## BEGIN
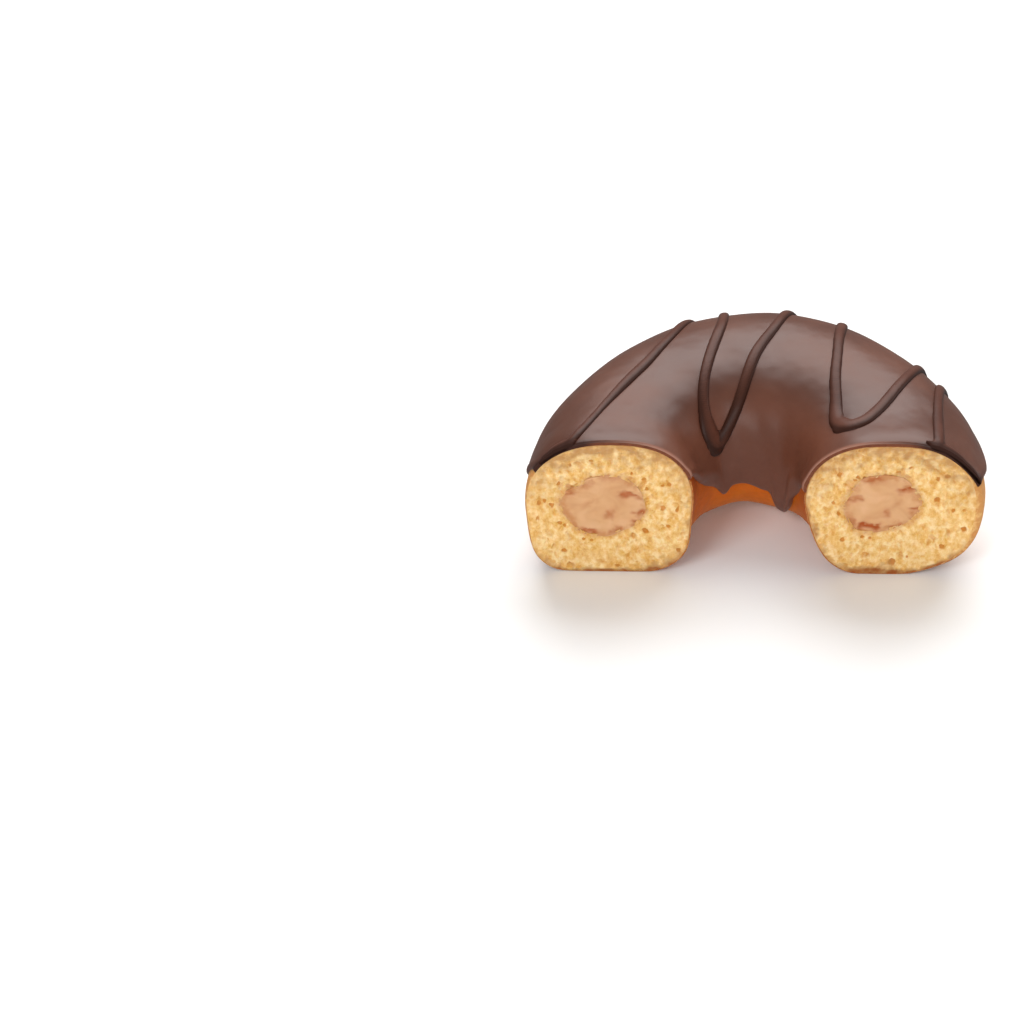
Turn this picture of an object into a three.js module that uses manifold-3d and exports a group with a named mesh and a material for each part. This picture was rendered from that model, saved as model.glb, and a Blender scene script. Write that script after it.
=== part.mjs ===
// Half of a filled ring doughnut, lying flat with its two cut faces towards -Y.
// Three solids: the fried dough, the core of filling that runs round inside it from cut to cut,
// and the coat of icing over its top with the zigzag of thick drizzle set on it.
import * as THREE from "three";
import { ParametricGeometry } from "three/addons/geometries/ParametricGeometry.js";
import { mergeVertices } from "three/addons/utils/BufferGeometryUtils.js";
import Module from "manifold-3d";

const wasm = await Module();
wasm.setup();

// Driving sizes, millimetres. The ring is centred on the Z axis until the last step.
const RING_RADIUS = 45.8; // dough's outer radius at its widest level
const HOLE_RADIUS = 11.9; // hole's radius at its tightest level
const HOLE_SHIFT = -1.2; // the hole sits a little left of the ring's centre
const RISEN_HEIGHT = 36.0; // height of the dough before its underside settles flat
const SETTLE = 0.8; // how much of the underside lies flat on the table
const CUT_DEPTH = 2.2; // the knife passed this far in front of the ring's centre

// Fullness of the dough's section: 2 is an ellipse, and more is squarer.
const TOP_OUTER_FULLNESS = 2.15;
const TOP_INNER_FULLNESS = 2.7;
const BOTTOM_OUTER_FULLNESS = { right: 2.0, left: 4.0 };
const BOTTOM_INNER_FULLNESS = 2.75;
const SWELL = 0.3; // slow unevenness of the ring's width and height

// The core of filling, and the channel that it fills.
const CORE_WIDTH = { right: 15.6, left: 17.4 };
const CORE_HEIGHT = { right: 17.0, left: 18.4 };
const CORE_ACROSS = { right: -2.9, left: 1.1 }; // from the middle of the dough's section
const CORE_LEVEL = 19.3; // height of its centre
const CORE_RAGGED = 0.45; // depth of the folds in its side
const CORE_GAP = 0.3;

// The coat of icing.
const ICING_GAP = 0.3;
const ICING_THICKNESS = 1.0;
const OUTER_EDGE = 12; // degrees above the widest level, outside
const EDGE_RISE = { right: 11, left: 21 }; // degrees that it climbs towards each cut
const EDGE_WAVE = 3; // degrees that it wanders up and down
const INNER_EDGE = 186; // degrees, a little below the widest level, inside the hole
const INNER_SAG = 9; // degrees that it hangs lower at the back of the hole than at the cuts
const DRIPS = [
  { at: 63, reach: 26, width: 8 },
  { at: 123, reach: 6, width: 4 },
]; // runs of icing down the hole's wall: place, length and half width, all in degrees

// The drizzle: half-sunk round strands, one arm of the zigzag per row.
const STRAND_RADIUS = 1.1;
const STRAND_LIFT = 1.55; // centre line above the dough
const STRAND_STEP = 3.0; // length of one facet along a strand
// Turning points in degrees: round the ring from its right end, then round the section from outside.
const ARMS = [
  [[186, 26], [181, 56], [176, 74], [150, 88.5], [132, 85], [116, 69], [107, 46], [101.8, 22]],
  [[101.8, 22], [99, 50], [103.5, 80.5], [125.7, 120.5], [135.5, 134], [137.5, 151], [132.5, 167]],
  [[132.5, 167], [119, 155], [103, 132], [90, 99.5], [83, 76], [79, 48], [71, 23]],
  [[71, 23], [63.5, 50], [55, 88], [36.8, 109.5], [22, 117.5], [12.5, 118]],
  [[12.5, 118], [13.2, 103], [23, 89.5], [32.8, 69], [38.8, 44], [35, 21]],
  [[35, 21], [30.5, 34], [23.8, 50.5], [13, 62.5], [2, 68.5], [-6, 72]],
];
// Pools where two arms meet: the same two angles, then the pool's radius.
const POOLS = [
  [132.8, 163.5, 2.2],
  [14.5, 117, 2.0],
  [-1.5, 72, 1.8],
];

// Fineness of the facets.
const RING_STEPS = 40;
const DOUGH_SIDES = 38;
const CORE_SIDES = 20;
const COAT_SIDES = 36;

const radians = THREE.MathUtils.degToRad;
const mix = (ends, left) => ends.right + (ends.left - ends.right) * left;
const signedPower = (value, power) => Math.sign(value) * Math.abs(value) ** power;
const leftness = (turn) => (1 - Math.cos(turn)) / 2; // 0 at the right cut, 1 at the left
const swellAt = (turn, at, width) => Math.exp(-(((turn - radians(at)) / radians(width)) ** 2));

// The dough's section at one place round the ring: its middle, half width and half height.
function section(turn) {
  const shift = HOLE_SHIFT * Math.cos(turn);
  const inner = shift + Math.sqrt(HOLE_RADIUS ** 2 - HOLE_SHIFT ** 2 + shift ** 2);
  const outer = RING_RADIUS + SWELL * Math.sin(3 * turn + 0.6) + 0.5 * SWELL * Math.sin(7 * turn);
  return {
    middle: (outer + inner) / 2,
    halfWidth: (outer - inner) / 2,
    halfHeight: RISEN_HEIGHT / 2 + 0.7 * SWELL * Math.sin(4 * turn + 1.9),
  };
}

// A point of the dough's outline in its section: distance from the ring's axis, and height.
function outline(turn, angle) {
  const { middle, halfWidth, halfHeight } = section(turn);
  const outward = Math.cos(angle);
  const upward = Math.sin(angle);
  const top = outward >= 0 ? TOP_OUTER_FULLNESS : TOP_INNER_FULLNESS;
  const bottom = outward >= 0 ? mix(BOTTOM_OUTER_FULLNESS, leftness(turn)) : BOTTOM_INNER_FULLNESS;
  const power = 2 / (upward >= 0 ? top : bottom);
  return new THREE.Vector2(
    middle + halfWidth * signedPower(outward, power),
    halfHeight * (1 + signedPower(upward, power)) - SETTLE,
  );
}

// The same point lifted off the dough by some thickness, in the space of the ring.
function onDough(turn, angle, lift, target = new THREE.Vector3()) {
  const point = outline(turn, angle);
  if (lift) {
    const along = outline(turn, angle + 0.001).sub(outline(turn, angle - 0.001)).normalize();
    point.x += lift * along.y;
    point.y -= lift * along.x;
  }
  return target.set(point.x * Math.cos(turn), point.x * Math.sin(turn), Math.max(point.y, 0));
}

// A point of the core's side, or of the channel's side when it is grown by the gap.
function onCore(turn, angle, grow, target) {
  const left = leftness(turn);
  const folds =
    Math.sin(3 * angle + 2 * turn + 0.8) +
    0.8 * Math.sin(5 * angle - 3 * turn) +
    0.5 * Math.sin(8 * angle + 4 * turn + 2);
  const extra = grow + CORE_RAGGED * folds;
  const radius = section(turn).middle + mix(CORE_ACROSS, left)
    + (mix(CORE_WIDTH, left) / 2 + extra) * Math.cos(angle);
  const height = CORE_LEVEL + (mix(CORE_HEIGHT, left) / 2 + extra) * Math.sin(angle);
  return target.set(radius * Math.cos(turn), radius * Math.sin(turn), height);
}

// A point of the coat's closed section: over its outside, then back along its underside.
function onCoat(turn, around, target) {
  const outerEdge = radians(
    OUTER_EDGE +
      EDGE_WAVE * (Math.sin(5 * turn + 1) + 0.5 * Math.sin(11 * turn)) +
      EDGE_RISE.right * swellAt(turn, 0, 28) +
      EDGE_RISE.left * swellAt(turn, 180, 28),
  );
  const drips = DRIPS.reduce((sum, { at, reach, width }) => sum + reach * swellAt(turn, at, width), 0);
  const sag = INNER_SAG * Math.cos(2 * turn) + 8 * swellAt(turn, 180, 12);
  const innerEdge = radians(INNER_EDGE - sag + drips);
  const outside = around < 0.5;
  const along = outside ? around * 2 : 2 - around * 2;
  const angle = outerEdge + (innerEdge - outerEdge) * along;
  const nearEdge = Math.min(along, 1 - along) * 9;
  const thickness = ICING_THICKNESS * Math.sqrt(Math.min(1, 0.25 + nearEdge));
  return onDough(turn, angle, outside ? ICING_GAP + thickness : ICING_GAP, target);
}

// Joins equal points, and drops the triangles that a collapsed end leaves with no area.
function closed(geometry) {
  geometry.deleteAttribute("normal");
  geometry.deleteAttribute("uv");
  const merged = mergeVertices(geometry, 1e-4);
  const index = Array.from(merged.index.array);
  const kept = [];
  for (let i = 0; i < index.length; i += 3) {
    const [a, b, c] = index.slice(i, i + 3);
    if (a !== b && b !== c && c !== a) kept.push(a, b, c);
  }
  merged.setIndex(kept);
  return merged;
}

function toSolid(geometry) {
  const merged = closed(geometry);
  return new wasm.Manifold(
    new wasm.Mesh({
      numProp: 3,
      vertProperties: merged.attributes.position.array,
      triVerts: new Uint32Array(merged.index.array),
    }),
  );
}

// A closed body swept round the ring past both cuts, drawn in to a point at each end.
function sweep(surface, sides) {
  const reach = radians(14);
  const turnAt = (v) => THREE.MathUtils.lerp(-reach, Math.PI + reach, v);
  const grid = new ParametricGeometry(
    (u, v, target) => {
      const turn = turnAt(THREE.MathUtils.clamp((v * (RING_STEPS + 2) - 1) / RING_STEPS, 0, 1));
      const around = u < 0.0001 ? 0 : 1 - u;
      surface(turn, around, target);
      if (v < 0.0001 || v > 0.9999) {
        const opposite = new THREE.Vector3();
        surface(turn, 0.25, target);
        surface(turn, 0.75, opposite);
        target.lerp(opposite, 0.5);
      }
    },
    sides,
    RING_STEPS + 2,
  );
  return toSolid(grid);
}

const dough = sweep((turn, u, target) => onDough(turn, u * 2 * Math.PI, 0, target), DOUGH_SIDES);
const channel = sweep((turn, u, target) => onCore(turn, u * 2 * Math.PI, CORE_GAP, target), CORE_SIDES);
const core = sweep((turn, u, target) => onCore(turn, u * 2 * Math.PI, 0, target), CORE_SIDES);
const coat = sweep(onCoat, COAT_SIDES);

// One arm of the drizzle: a smooth line through its turning points, kept on the icing.
class ArmLine extends THREE.Curve {
  constructor(turningPoints) {
    super();
    this.flat = new THREE.CatmullRomCurve3(
      turningPoints.map(([turn, angle]) => new THREE.Vector3(turn, angle, 0)),
      false,
      "centripetal",
    );
  }
  getPoint(t, target = new THREE.Vector3()) {
    const at = this.flat.getPoint(t);
    return onDough(radians(at.x), radians(at.y), STRAND_LIFT, target);
  }
}

function strand(turningPoints) {
  const line = new ArmLine(turningPoints);
  const round = new THREE.Shape().absarc(0, 0, STRAND_RADIUS, 0, 2 * Math.PI, false);
  return toSolid(
    new THREE.ExtrudeGeometry(round, {
      steps: Math.ceil(line.getLength() / STRAND_STEP),
      curveSegments: 4,
      extrudePath: line,
      bevelEnabled: false,
    }),
  );
}

function pool([turn, angle, radius]) {
  const centre = onDough(radians(turn), radians(angle), STRAND_LIFT);
  const outward = onDough(radians(turn), radians(angle), STRAND_LIFT + 1);
  const drop = new THREE.SphereGeometry(1, 12, 8);
  drop.scale(radius, radius, STRAND_RADIUS);
  drop.applyMatrix4(new THREE.Matrix4().lookAt(outward, centre, new THREE.Vector3(0, 0, 1)));
  drop.translate(centre.x, centre.y, centre.z);
  return toSolid(drop);
}

let icing = coat;
for (const turningPoints of ARMS) {
  icing = icing.add(strand(turningPoints));
}
for (const place of POOLS) {
  icing = icing.add(pool(place));
}

// The knife's cut: only what lies behind its plane is kept.
const KEPT = 120;
const behindCut = toSolid(
  new THREE.BoxGeometry(KEPT, KEPT, KEPT).translate(0, KEPT / 2 - CUT_DEPTH, 0),
);

function toGeometry(solid) {
  const mesh = solid.getMesh();
  const geometry = new THREE.BufferGeometry();
  const points = Float32Array.from(mesh.vertProperties);
  geometry.setAttribute("position", new THREE.BufferAttribute(points, 3));
  geometry.setIndex(new THREE.BufferAttribute(Uint32Array.from(mesh.triVerts), 1));
  geometry.computeVertexNormals();
  return geometry;
}

const half = new THREE.Group();
half.name = "filled_doughnut_half";
for (const [name, solid, color, roughness] of [
  ["dough", dough.subtract(channel), "#d99a4e", 0.75],
  ["filling", core, "#cf9e70", 0.45],
  ["icing", icing, "#6b4a3c", 0.3],
]) {
  const material = new THREE.MeshStandardMaterial({ color, roughness, metalness: 0 });
  const mesh = new THREE.Mesh(toGeometry(solid.intersect(behindCut)), material);
  mesh.name = name;
  half.add(mesh);
}

// The origin goes under the middle of the whole half, on the table.
const bounds = new THREE.Box3().setFromObject(half);
const middle = bounds.getCenter(new THREE.Vector3());
for (const mesh of half.children) {
  mesh.geometry.translate(-middle.x, -middle.y, -bounds.min.z);
}

export default half;
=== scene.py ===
# Half of a filled ring doughnut with cocoa icing and a zigzag of darker drizzle, its cut faces to the front.
import math

import bpy
import numpy as np
from mathutils import Matrix, Vector, kdtree, noise


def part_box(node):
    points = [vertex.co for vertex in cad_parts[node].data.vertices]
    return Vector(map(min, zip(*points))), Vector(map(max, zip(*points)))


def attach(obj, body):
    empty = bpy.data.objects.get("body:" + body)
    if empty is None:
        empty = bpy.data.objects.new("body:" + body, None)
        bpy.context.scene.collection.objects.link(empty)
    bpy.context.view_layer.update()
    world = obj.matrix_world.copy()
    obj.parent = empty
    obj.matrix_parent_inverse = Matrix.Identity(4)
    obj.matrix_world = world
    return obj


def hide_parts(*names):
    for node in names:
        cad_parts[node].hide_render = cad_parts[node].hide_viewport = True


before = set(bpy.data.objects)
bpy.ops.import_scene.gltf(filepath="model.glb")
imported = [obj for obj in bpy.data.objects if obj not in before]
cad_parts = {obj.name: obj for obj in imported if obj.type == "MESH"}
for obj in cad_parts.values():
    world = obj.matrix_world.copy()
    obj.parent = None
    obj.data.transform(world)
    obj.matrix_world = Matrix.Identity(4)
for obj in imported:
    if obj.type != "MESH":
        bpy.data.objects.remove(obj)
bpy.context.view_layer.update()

# --------------------------------------------------------------------------------------------------
# The dough: a thick ring of yeast dough, fried on both sides to a smooth thin golden crust. A knife cut it
# straight across just in front of its middle, which opens a pale crumb full of small bubbles. It is one
# section spun half way round the ring, with a grid from its rim to the filling's channel at each cut.
MM = 0.001  # sizes are in mm unless they say otherwise
CUT_DEPTH = 2.2  # how far in front of the ring's centre the knife passed
CENTRE = np.array([-0.15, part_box("dough")[0].y / MM + CUT_DEPTH, 0.0])  # the ring's centre on the table
CUT_Y = (CENTRE[1] - CUT_DEPTH) * MM  # metres
RING_RADIUS = 45.8
HOLE_RADIUS = 11.9
HOLE_SHIFT = -1.2  # from the ring's centre, to the left
RISEN_HEIGHT = 36.0
SETTLE = 0.9  # how far the risen ring sank as its underside went flat
BODY_LEVEL = 17.2  # the middle of the section, above the table
LEG_MIDDLE = 29  # the middle of each cut face, from the ring's centre
OUTER_TOP, OUTER_BOTTOM = 2.15, 2.0  # how square the section is on its outer side, where 2 is an ellipse
INNER_TOP, INNER_BOTTOM = 2.7, 2.75  # the same on the hole's side
LUMP_SPREAD = 9  # degrees over which a lump fades into the next
CUT_REACH = 6  # how far behind the cuts their own lumps go

# How far the ring stands out from a true ring, in mm, by the turn round it in degrees.
RING_LUMPS = [
    (-8, -0.35), (12, -0.65), (30, 0.0), (50, 0.4), (70, 0.1), (90, 0.6), (110, 0.0), (130, -1.0),
    (150, -1.2), (168, -1.1), (188, -0.7),
]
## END
Work to complete: Track down all lines above with the string "context" and copy them.

Result:
        bpy.context.scene.collection.objects.link(empty)
    bpy.context.view_layer.update()
bpy.context.view_layer.update()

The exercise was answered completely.